A Inspeção-Geral das Finanças é o principal órgão de controlo interno do Estado

Tiago Petinga/LUSA

Retrato do sistema de controlo interno do Estado

São 14 os órgãos que fazem parte do sistema de controlo interno da despesa pública. A auditoria externa financeira está sobretudo a cargo do Tribunal de Contas. O mais importante e conhecido é a Inspeção-Geral de Finanças, mas há mais 13 entidades setoriais, que vão da saúde, à segurança social, passando pela educação, segurança social e defesa, para além dos Açores e Madeira.

  • Inspeção-Geral de Finanças
  • Inspeção-Geral da Defesa Nacional
  • Inspeção-Geral dos Serviços de Justiça
  • Inspeção-Geral Diplomática e Consular
  • Inspeção-Geral da Administração Interna
  • Secretaria-Geral da Presidência de Conselho de Ministros
  • Inspeção-Geral de Educação e Ciência
  • Inspeção-Geral de Atividades em Saúde
    Inspeção-Geral do Ministério da Solidariedade, Emprego e Segurança Social
  • Inspeção-Geral de Atividades Culturais
  • Inspeção-Geral dos Ministérios do Ambiente, Ordenamento do Território e Energia e da Agricultura e Mar
  • Secretaria-Geral do Ministério da Economia
  • Inspeção Regional das Finanças (Madeira)
  • Inspeção Regional da Administração Pública (Açores)

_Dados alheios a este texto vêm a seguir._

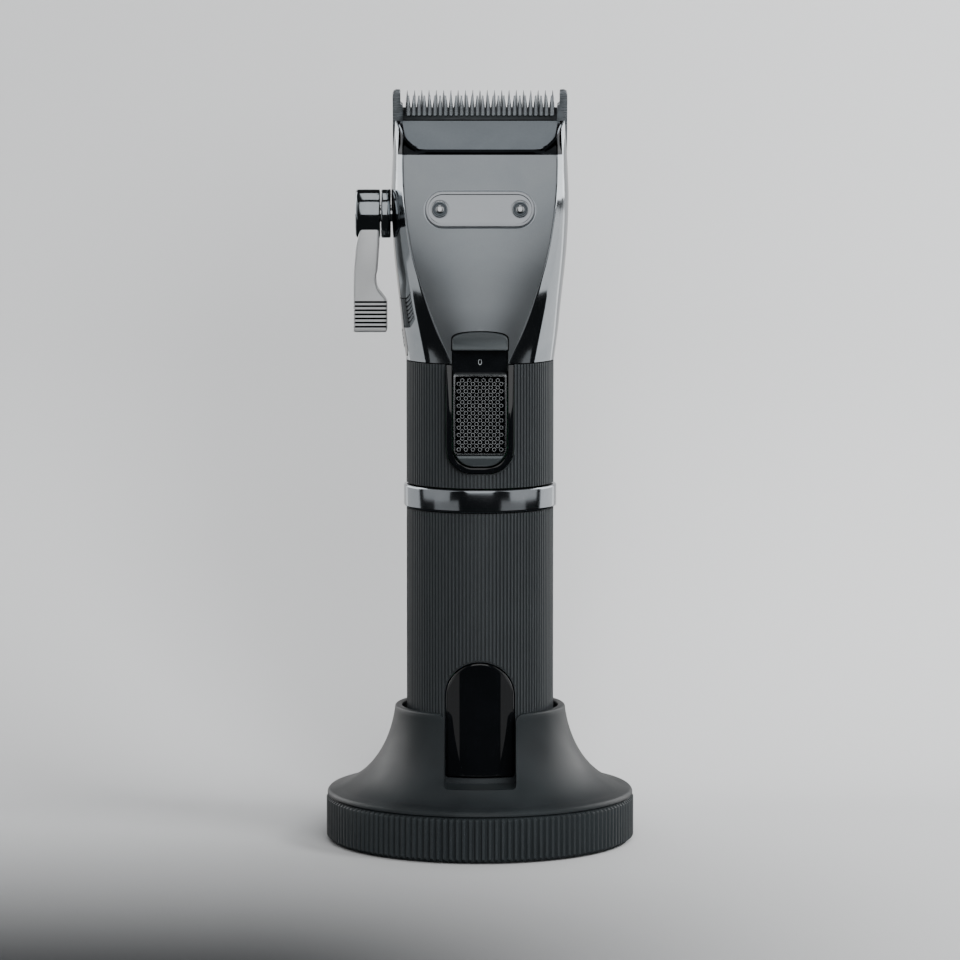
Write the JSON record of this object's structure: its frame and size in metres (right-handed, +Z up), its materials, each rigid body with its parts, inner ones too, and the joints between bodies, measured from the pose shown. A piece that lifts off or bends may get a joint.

O sistema de controlo conta com um orçamento anual da ordem dos 40 milhões de euros (42 milhões no ano passado) e mobiliza quase 600 inspetores e quadros de direção. A IGF conta com 143 colaboradores, mas é na educação e ciência que estão mobilizados mais quadros 193.

No ano passado realizaram 441 ações de controlo da despesa do Estado, entre inspeções e auditorias, incluindo a atuação das entidades regionais. A IGF foi responsável por mais de metade (55%). Estas ações identificaram 688 deficiências, menos que no ano passado, mas ainda assim um número considerado “muito elevado”. Controlo interno, gestão de pessoal e remunerações e contratação pública, são as três áreas onde foram encontradas mais falhas.

Nestas ações de controlo foram apurados gastos de 45,7 milhões de euros suscetíveis de integrar responsabilidade financeira, sendo ainda identificadas poupanças futuras e propostas de correção de 627 milhões de euros.